- [The task]
Locate and copy each line in the data that contains the word "object".

- [Data for this exercise]
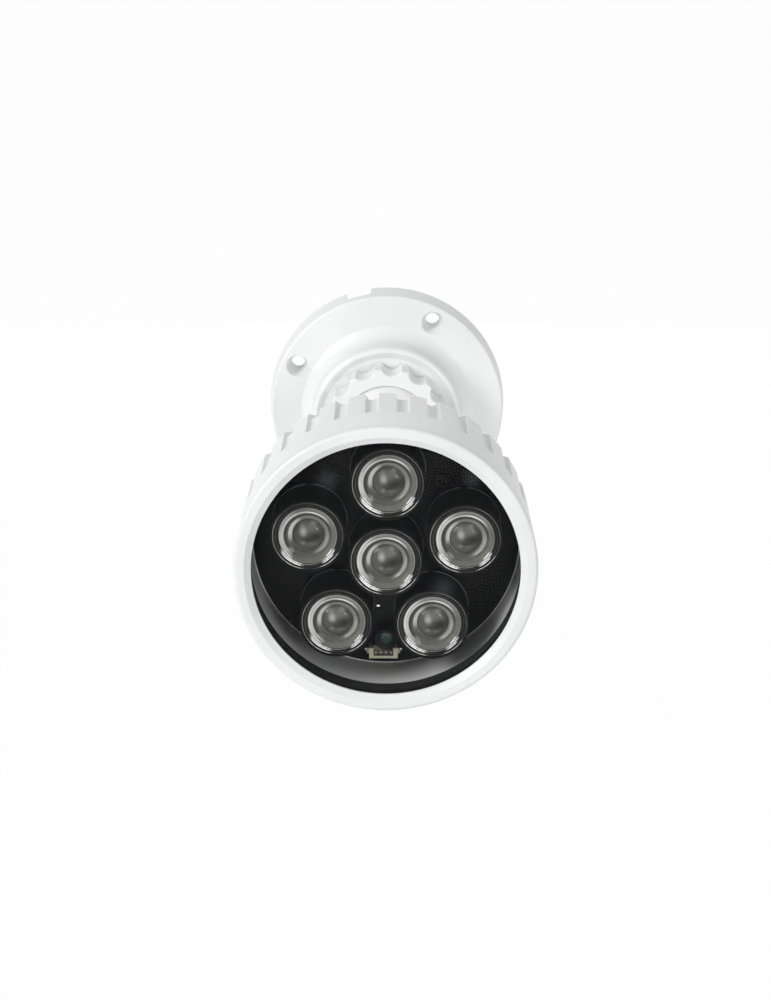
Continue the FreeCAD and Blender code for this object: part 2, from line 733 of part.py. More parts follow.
def lens():
    """Clear lens: a flange, a curved cone, a stepped front recess and a socket for the emitter."""
    flange_front = lens_seat + LENS_FLANGE - LENS_LAND
    face = flange_front + LENS_LAND
    recess = face - LENS_RECESS
    socket_top = board_front + EMITTER_BASE + EMITTER_DOME + LENS_SOCKET_DEPTH
    foot = board_front + HOLDER_FLOOR + LENS_CLEARANCE
    shoulder = LENS_FACE + LENS_LAND
    crown = (LENS_BALL ** 2 + LENS_CROWN ** 2) / (2 * LENS_CROWN)
    half = math.asin(LENS_BALL / crown) / 2
    crown_middle = (crown * math.sin(half), recess + LENS_CROWN - crown * (1 - math.cos(half)))
    return turned(
        (0, socket_top),
        (LENS_SOCKET, socket_top - LENS_LAND),
        (LENS_SOCKET, foot),
        (LENS_FOOT, foot),
        (shoulder, lens_seat),
        (lens_radius, lens_seat),
        (lens_radius, flange_front),
        (shoulder, flange_front),
        (LENS_FACE, face),
        (LENS_STEP, face),
        (LENS_BALL, recess),
        (crown_middle, (0, recess + LENS_CROWN)),
    )


def led_spots():
    """Centre emitter first, then the ring from the top, clockwise."""
    ring = [on_clock(LED_CIRCLE, LED_CLOCK + 360.0 * k / RING_LEDS) for k in range(RING_LEDS)]
    return [(0.0, 0.0)] + ring


def moved(shape, x, z):
    return shape.copy().translate(FreeCAD.Vector(x, 0, z))


def photocell():
    """Light sensor: a small round cell on the board."""
    return rod(CELL_RADIUS, board_front, board_front + CELL_HEIGHT, 0, cell_z)


def photocell_sleeve():
    """Dark hood that keeps the lamp's own light off the cell."""
    front = board_front + SLEEVE_HEIGHT
    sleeve = rod(SLEEVE_RADIUS, board_front, front, 0, cell_z)
    bore = rod(CELL_RADIUS + PIECE_FIT, board_front - OVERRUN, front, 0, cell_z)
    mouth_radius = SLEEVE_RADIUS - 2 * PIECE_FIT
    mouth = cone(CELL_RADIUS + PIECE_FIT, mouth_radius, board_front + CELL_HEIGHT, front, 0, cell_z)
    return sleeve.cut([bore, mouth])


def pin_offsets(count, pitch):
    return [(k - (count - 1) / 2) * pitch for k in range(count)]


def connector_pins(front):
    return [
        block(PIN_WIDTH, PIN_WIDTH, board_front, front, PLUG_X + offset, plug_z)
        for offset in pin_offsets(PIN_COUNT, PIN_PITCH)
    ]


def board_connector():
    """Socket that opens to the front and upwards, between two thick ends."""
    front = board_front + PLUG_HEIGHT
    floor = board_front + PLUG_FLOOR
    body = block(PLUG_WIDTH, PLUG_SIDE, board_front, front, PLUG_X, plug_z)
    well_width = PLUG_WIDTH - 2 * PLUG_END
    well = block(well_width, PLUG_SIDE, floor, front + OVERRUN, PLUG_X, plug_z + PLUG_WALL)
    return body.cut([well] + connector_pins(front))


def connector_contacts():
    """Pins that stand in the socket, and a solder tab at each end of it."""
    tab_x = (PLUG_WIDTH + TAB_WIDTH) / 2
    tabs = [
        block(TAB_WIDTH, TAB_SIDE, board_front, board_front + TAB_HEIGHT, PLUG_X + side * tab_x, plug_z)
        for side in (-1, 1)
    ]
    return Part.makeCompound(connector_pins(board_front + PIN_HEIGHT) + tabs)


def board_chip():
    """Chip resistor between the emitters."""
    return block(CHIP_WIDTH, CHIP_SIDE, board_front, board_front + CHIP_HEIGHT, CHIP_X, CHIP_Z)


def driver_board():
    """Round board that holds the current driver and the dusk switch."""
    board = rod(DRIVER_RADIUS, driver_back, driver_front)
    holes = []
    for angle in spacer_spots():
        x, z = on_clock(SPACER_CIRCLE, angle)
        holes.append(rod(SPACER_SCREW + PIECE_FIT, driver_back - OVERRUN, driver_front + OVERRUN, x, z))
    for offset in pin_offsets(HEADER_PINS, HEADER_PITCH):
        side = HEADER_PIN + 2 * PIECE_FIT
        holes.append(block(side, side, driver_back - OVERRUN, driver_front + OVERRUN, offset, HEADER_Z))
    return board.cut(holes)


def board_spacers():
    """Round spacers between the heat plate and the driver board."""
    spacers = []
    for angle in spacer_spots():
        x, z = on_clock(SPACER_CIRCLE, angle)
        tube = rod(SPACER_RADIUS, driver_front, ledge, x, z)
        bore = rod(SPACER_SCREW + PIECE_FIT, driver_front - OVERRUN, ledge + OVERRUN, x, z)
        spacers.append(tube.cut(bore))
    return Part.makeCompound(spacers)


def spacer_screws():
    """Screws from behind, through the driver board and the spacers, into the heat plate."""
    screws = []
    for angle in spacer_spots():
        x, z = on_clock(SPACER_CIRCLE, angle)
        head = rod(SPACER_SCREW_HEAD, driver_back - SPACER_SCREW_CROWN, driver_back, x, z)
        tip = min(ledge + SPACER_SCREW_BITE, board_back) - PIECE_FIT
        screws.append(head.fuse(rod(SPACER_SCREW, driver_back, tip, x, z)))
    return Part.makeCompound(screws)


def driver_inductor():
    """Drum core with its winding, on the back of the driver board."""
    rear = driver_back - COIL_HEIGHT
    spool = rod(COIL_RADIUS, rear, driver_back, COIL_X, COIL_Z)
    waist = rod(COIL_RADIUS + OVERRUN, rear + COIL_FLANGE, driver_back - COIL_FLANGE, COIL_X, COIL_Z)
    winding_radius = (COIL_RADIUS + COIL_CORE) / 2
    winding = rod(winding_radius, rear + COIL_FLANGE, driver_back - COIL_FLANGE, COIL_X, COIL_Z)
    return spool.cut(waist.cut(winding))


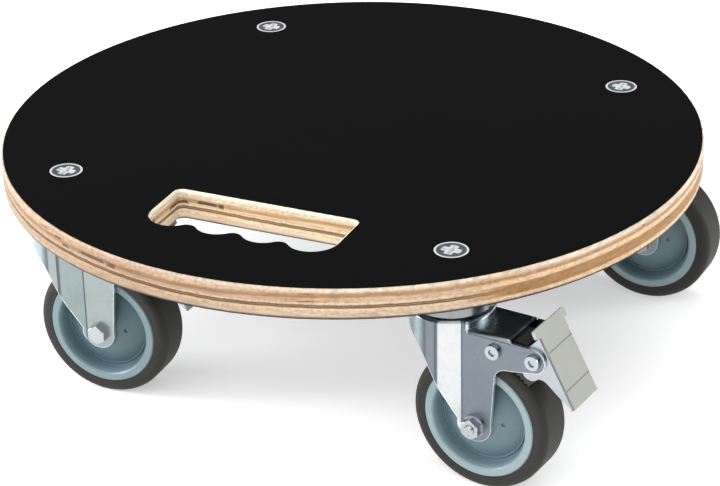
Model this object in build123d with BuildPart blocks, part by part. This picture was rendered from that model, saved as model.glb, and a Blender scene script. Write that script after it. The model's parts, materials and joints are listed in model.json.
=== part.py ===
from build123d import *
from math import atan2, cos, radians, sin
import os

# Round furniture dolly: plywood deck with a hand hole, on four bolt-hole swivel casters.
# Origin: on the floor under the deck's centre. +Z up, hand hole towards -Y, casters trail towards +X.

# Deck
deck_radius = 200
deck_top = 130
deck_thickness = 18
film = 0.4
edge_round = 1
film_radius = deck_radius - edge_round
deck_bottom = deck_top - deck_thickness

# Hand hole, sized before it is turned a little about the deck's centre, away from the bolts' line
hole_turn = 2.7
hole_half = 53.7
hole_inner_y = -110.2
hole_outer_y = -151.9
hole_corner = 3.5
hole_round = 1.5
groove_pitch = 27
groove_depth = 5.8
crest_radius = 7

# Mounting bolts
bolt_offset = 118
bolt_radius = 5
bolt_end = 80
head_radius = 9.15
head_rim = 0.5
seat_gap = 0.1
recess_across = 10.5
recess_width = 2.4
recess_depth = 4.5
recess_taper = 14
thread_chamfer = 1
washer_radius = 10.5
washer_top = 91.2
washer_thickness = 1.8
nut_height = 8
nut_across = 17
hex_corner_angle = 60
hex_flat_gap = 0.1

# Casters: swivel axis at the local origin, wheel trailing towards local +X
wheel_radius = 40
trail = 22.5
axle_height = wheel_radius
headings = {"front_right": -4.6, "rear_right": 0, "rear_left": 2.5, "front_left": 3.7}
corners = {"front_right": (1, -1), "rear_right": (1, 1), "rear_left": (-1, 1), "front_left": (-1, -1)}
braked = ("front_right", "front_left")

# Swivel head
sheet = 2
cup_radius = 23.6
cup_plate = 2.5
cup_skirt_bottom = 102
cup_round = 0.9
rivet_outer = 6.5
rivet_inner = 5.3
rivet_flange = 9
crown_radius = 19
crown_top = 103
crown_hole = 9
upper_ball = 3
upper_pitch = 14
lower_ball = 2.5
lower_pitch = 12
lower_cup_radius = 16
lower_cup_top = 95.2
lower_cup_bottom = 92.6
lower_cup_lip = 1.6
lower_cup_wall = 1.2
lower_ball_gap = 0.4
upper_ball_gap = 0.1
ball_count = 13

# Fork
fork_top = 95.5
pot_top = 100
pot_back = 18
pot_corner = 3
pot_round = 2.2
facet_bend = 3.5
nose_bend = 9
shelf_round = 3
fork_half = 16
inner_half = fork_half - sheet
nose_radius = 22.5
facet_start = (14.8, fork_half)
facet_end = (4.2, 22.1)
lobe_radius = 9.5
axle_hole = 3.1
shelf_end = 41.5
plain_end = 37
arm_end = 63.2

# Points of the fork's side view, measured along the trail and up from the floor
nose_front_z = 92
nose_curve = (-10.5, 84.3)
nose_knee = (-3, 74.5)
lobe_shoulder_z = axle_height + 2
arm_throat = (34, 68.6)
arm_throat_curve = (36.2, 75.3)
arm_heel = (42.2, 77.6)
arm_under = 6.8
arm_over = 6.6
shelf_drop = 1.6
plain_throat = (34.4, 70)
plain_curve = (35.2, 82)
plain_shoulder = (plain_end, 93)

# Wheel
hub_half = 13.7
hub_radius = 10
bush_radius = 5
bush_bore = 3.1
running_gap = 0.08
ring_half = 12.5
ring_outer = 32.5
ring_inner = 27.5
hub_shoulder = 12
hub_bevel = 1
web_radius = 23.6
web_half = 5
bead_height = 0.7
bead_width = 1.2
bead_slope = 0.3
ring_bevel = 0.8
gate_radius = 1.3
gate_place = 14.2
gate_count = 3
gate_depth_from_middle = 9.3
gate_angle = 4
key_half = 5
key_height = 2
key_slope = 0.5
tyre_half = 12.2
tyre_round = 4.5

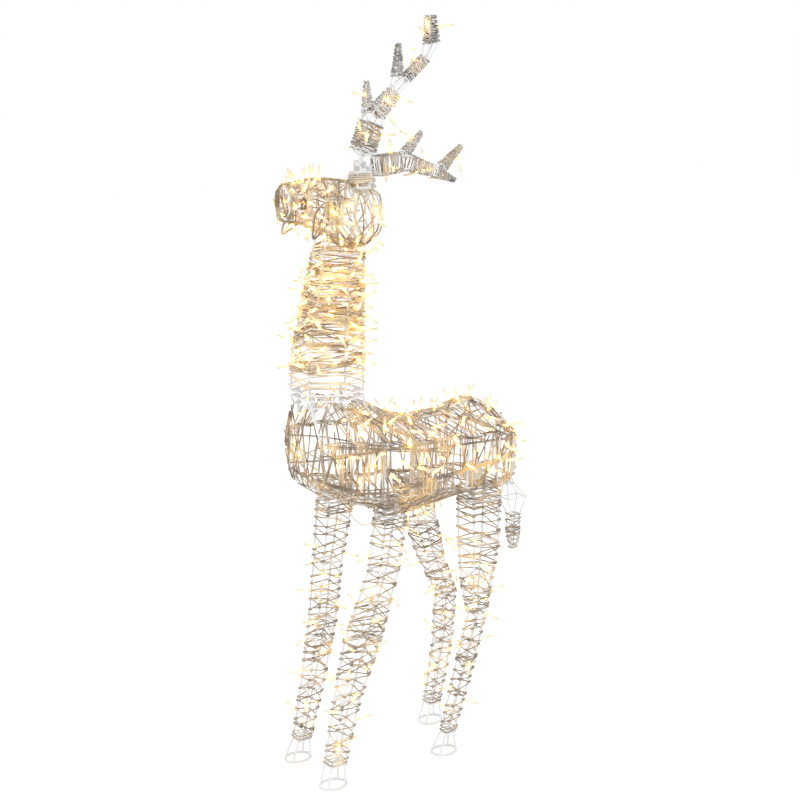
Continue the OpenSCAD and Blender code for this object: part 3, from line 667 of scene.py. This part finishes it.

- [Exercise response]
Continue the FreeCAD and Blender code for this object: part 2, from line 733 of part.py. More parts follow.
Model this object in build123d with BuildPart blocks, part by part. This picture was rendered from that model, saved as model.glb, and a Blender scene script. Write that script after it. The model's parts, materials and joints are listed in model.json.
Continue the OpenSCAD and Blender code for this object: part 3, from line 667 of scene.py. This part finishes it.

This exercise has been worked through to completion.